『40歳の壁』を書け上がる!~30代フリー書籍編集者小田の戦術ノート~

ライターの多くがぶつかる『40歳の壁』。ライターから書籍編集者へとシフトしながら壁を駆け(書け)上がる30代の生き様を綴ります。

新事業の原点は、電子出版の「準備」

本を出版した著者にしか、見えない景色と感覚がある―私自身のことで恐縮ながら、著者としての想いを綴らせていただきます。私が出版したのは2014年8月。金風舎レーベルで、電子書籍版+小ロットの紙本で発刊しました。
 

フリーライターの本では、「売れも、役立ちもしない」

もともと自著を出版することは憧れであり、目標でした。
私は2010年1月から、フリーランスの道を歩みはじめました。それまでは会社員だったこともあり、家族や両親にとっては収入が大きな不安材料に。私もそれは察していて、「せめて自著を出版して、少しでも安心させたい」という思いがありました。また、自分としても「起業」といえるような事業を興していきたいとの想いがあり、それに役立つような本を出そうと考えていたのです。そんな矢先に金風舎さんとの出会いがあり、ブログ記事をもとにした出版企画が持ち上がりました。
 
出版企画は当初、連載ブログだった「原稿生産力を高める仕事術」の内容をもとに、ライターが仕事をする上でのノウハウを綴っていくイメージでした。机の高さがどうだとか、部屋の室温がどうだとかいう内容は、カタチから入る方には面白い情報だったからです。ただ、それだけで本としていくには無理があったので、全体的なテーマを再考することになりました。ちなみに本というのは、「○○について本にしたい」という著者の希望を受け、編集者が第三者また専門的な視点で切り口やストーリーを立案し、世に発信していきます。
 
さて、私がここで悩んだのは、出版後の自分像です。
前職の業界紙記者、そして現職のライターという生き方からして、執筆から離れたくないという強い想いがありました。
ただ、それだけでは家族を養えないという現実がある中で、さらに自身ができること、為すべきことはないかと考え始めたのです。「せっかく出版の話が出てきたのだから、何とかして次に生かせるものにしよう」とも思いました。
そしてもう一つ、企画決定までのやり取りにおいて「執筆の本は売れない」という言葉が編集者からあったのも、印象的でした。「売れも、役立ちもしないなら、切り口を変えよう」―それこそが、新事業の原点になったのです。
 
この後、企画検討→原稿執筆→企画の再検討を経て、自著「経営者・フリーランスのための Amazon Kindle執筆術: コンセプトを磨いて集客に役立てよう!」は無事発刊となりました。実は発刊直後でも、私自身の新事業は明確な状態まで行き着いていませんでした。上の写真でいえば、星を見る方角はわかっているが、どの星を見たら良いかが見えていない状態ですね。

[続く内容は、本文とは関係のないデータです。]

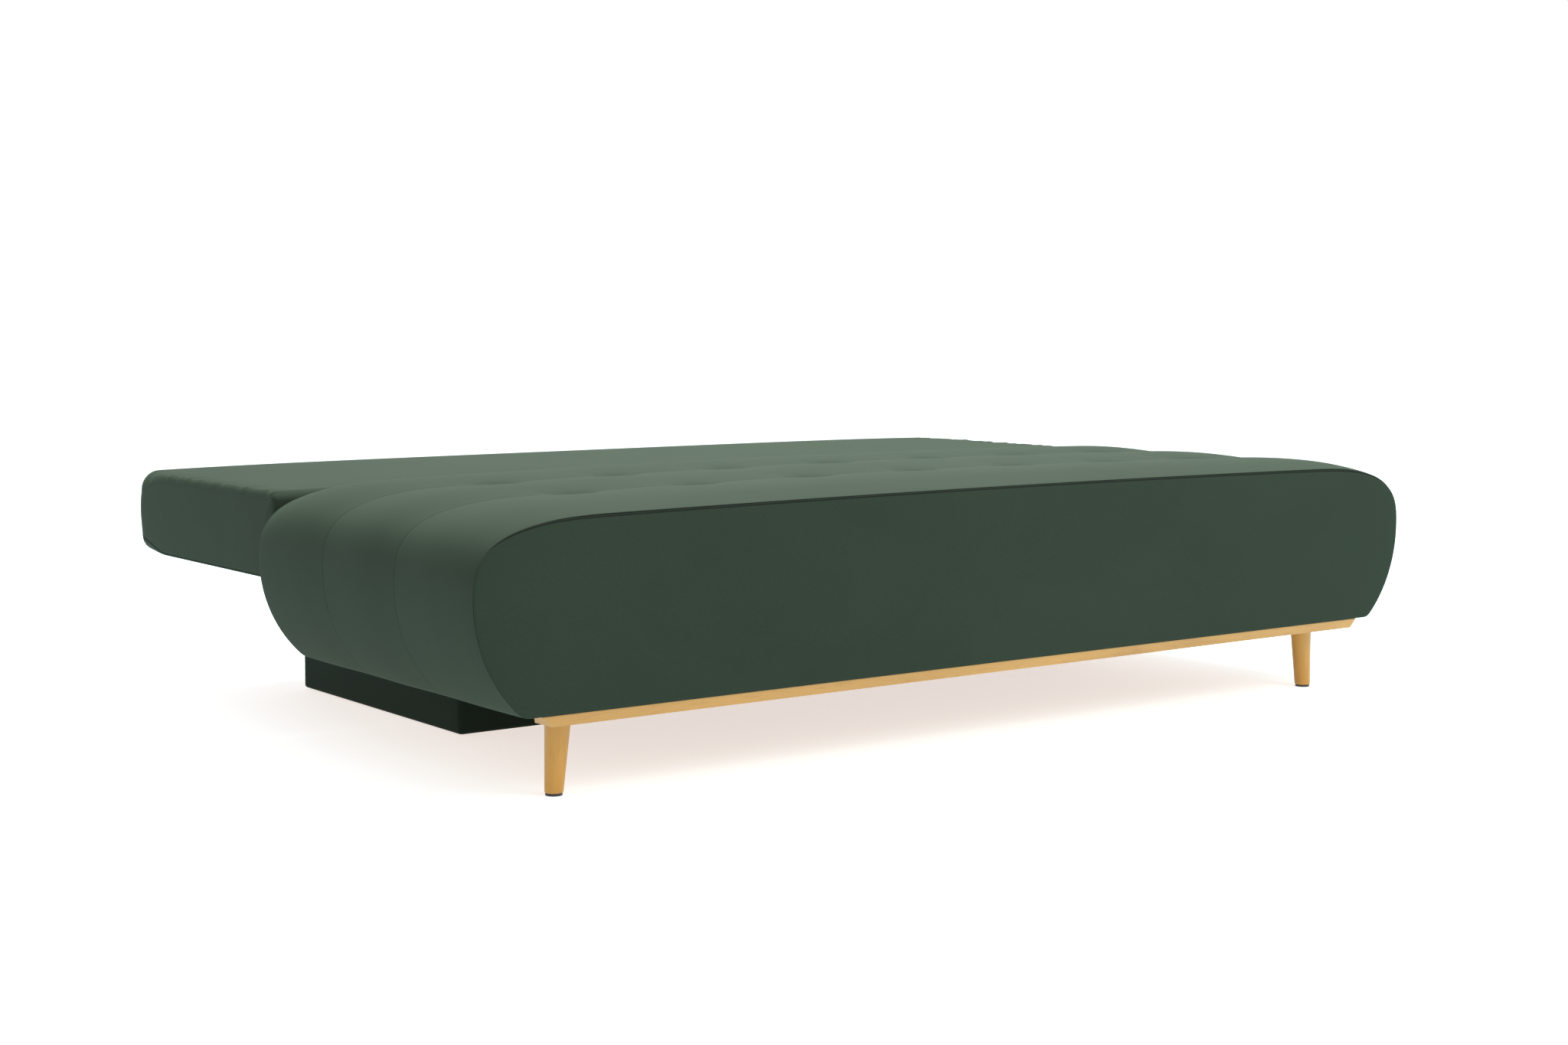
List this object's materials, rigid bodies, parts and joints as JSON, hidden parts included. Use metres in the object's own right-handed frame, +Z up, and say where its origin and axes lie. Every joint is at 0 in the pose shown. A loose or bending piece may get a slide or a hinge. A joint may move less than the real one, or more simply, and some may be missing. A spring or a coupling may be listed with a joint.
{
  "type": "sofa bed",
  "caption": "Armless sofa bed shown flat: a boat-shaped padded seat that rolls over a storage base, and a padded back that folds down behind it.",
  "frame": {"origin": "on the floor, under the centre of the bed's bounding box with the back lying flat", "axes": "+X along the length to the right as seen from the front, -Y towards the front, +Z up"},
  "size_m": [2, 1.39, 0.44],
  "materials": {
    "velvet": "smooth short-pile velvet",
    "base_velvet": "smooth short-pile velvet, darker",
    "piping": "covered cord",
    "lining": "non-woven lining cloth",
    "felt": "pressed felt",
    "foam": "open-cell foam",
    "cord": "twisted cord",
    "timber": "sawn softwood and board",
    "beech": "clear satin lacquer",
    "steel": "black satin paint",
    "bright_steel": "zinc plated",
    "plastic": "moulded",
    "bumper_rubber": "moulded"
  },
  "bodies": {
    "base": {"base_front_panel": "timber", "base_rear_panel": "timber", "base_side_left": "timber", "base_side_right": "timber", "base_bottom": "timber", "base_corner_blocks": "timber", "base_feet": "plastic", "base_cover": "base_velvet", "slide_rail_left": "steel", "slide_rail_right": "steel", "rail_bumpers": "bumper_rubber", "rest_pads": "felt"},
    "seat": {"front_board": "timber", "end_board_left": "timber", "end_board_right": "timber", "deck_front_rail": "timber", "deck_rear_rail": "timber", "deck_side_rail_left": "timber", "deck_side_rail_right": "timber", "front_sill": "timber", "seat_slats": "beech", "seat_foam": "foam", "end_foam_left": "foam", "end_foam_right": "foam", "front_foam": "foam", "seat_cover": "velvet", "front_cover": "velvet", "front_piping": "piping", "rear_cover": "velvet", "dust_cover": "lining", "tuft_ties": "cord", "wood_rail": "beech", "leg_left": "beech", "leg_right": "beech", "leg_plates": "bright_steel", "leg_bolts": "bright_steel", "leg_glides": "plastic", "roller_bracket_left": "steel", "roller_bracket_right": "steel", "roller_axles": "bright_steel", "hinge_plate_left": "steel", "hinge_plate_right": "steel", "hinge_pins": "bright_steel"},
    "back": {"back_side_left": "timber", "back_side_right": "timber", "back_cross_rails": "timber", "back_slats": "beech", "back_foam": "foam", "back_edge_foam": "foam", "back_cover": "velvet", "back_end_left": "velvet", "back_end_right": "velvet", "back_lining": "lining", "hinge_arm_left": "steel", "hinge_arm_right": "steel"},
    "roller_front_left_wheel": {"roller_front_left": "plastic"},
    "roller_rear_left_wheel": {"roller_rear_left": "plastic"},
    "roller_front_right_wheel": {"roller_front_right": "plastic"},
    "roller_rear_right_wheel": {"roller_rear_right": "plastic"}
  },
  "joints": [
    {"name": "seat_slide", "type": "slide", "parent": "base", "child": "seat", "axis": [0, 1, 0], "range_m": [0, 0.3]},
    {"name": "back_hinge", "type": "hinge", "parent": "seat", "child": "back", "pos_m": [0, 0.115, 0.36], "axis": [1, 0, 0], "range_deg": [0, 92]},
    {"name": "roller_front_left_spin", "type": "hinge", "parent": "seat", "child": "roller_front_left_wheel", "pos_m": [-0.7335, -0.085, 0.2007], "axis": [1, 0, 0], "range_deg": [-960, 5]},
    {"name": "roller_rear_left_spin", "type": "hinge", "parent": "seat", "child": "roller_rear_left_wheel", "pos_m": [-0.7335, 0.01, 0.2007], "axis": [1, 0, 0], "range_deg": [-960, 5]},
    {"name": "roller_front_right_spin", "type": "hinge", "parent": "seat", "child": "roller_front_right_wheel", "pos_m": [0.7335, -0.085, 0.2007], "axis": [1, 0, 0], "range_deg": [-960, 5]},
    {"name": "roller_rear_right_spin", "type": "hinge", "parent": "seat", "child": "roller_rear_right_wheel", "pos_m": [0.7335, 0.01, 0.2007], "axis": [1, 0, 0], "range_deg": [-960, 5]}
  ],
  "couplings": [
    {"joint": "roller_front_left_spin", "follows": "seat_slide", "rad_per_m": -55.556},
    {"joint": "roller_rear_left_spin", "follows": "seat_slide", "rad_per_m": -55.556},
    {"joint": "roller_front_right_spin", "follows": "seat_slide", "rad_per_m": -55.556},
    {"joint": "roller_rear_right_spin", "follows": "seat_slide", "rad_per_m": -55.556}
  ]
}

しかし、この出版を通じて編集者と話したこと、それによって気づいたことが様々なヒントとなり、新事業へと結びついていきました。
 

◆著者発掘コンテストの実施で見えてきた事業イメージ

私が尊敬する経営者やコンサルタント、専門家の多くが「動く中で進路を見つける」「人より短期間で多くの失敗をくり返すことで、いち早く成功を見つける」というスタンスをお持ちだからです。私の性格はどちらかというと、それとは真逆。ですが、「何とか現状を動かしたい」「心から面白いと思えるビジネスがしたい」との情熱が勝っていたこと、さらに取り巻く状況が背中を押してくれたこともあり、昨秋から本格的に走りはじめました。

まもなく開催する「著者発掘コンテスト」もその一つ。これ自体は社会貢献事業としても位置づけていますが、何よりも「個人が抱える、まだ形になっていないコンテンツを磨き、発信していく」入口となるイベントです。

そしてこのコンテストに限らず、私はいろいろな形で発信、またさまざまな方とコラボレーションを実現させていくお手伝いをしようと考えています。そこにも「企画を研ぎ澄ます」「ストーリーをつくる」という編集のノウハウが生きていくとも思うのです。
 
こうした、私自身の生き方をも考えさせた「電子出版」。著者発掘コンテストで、また新たなコンテンツとの出会いがあることを心から期待しています。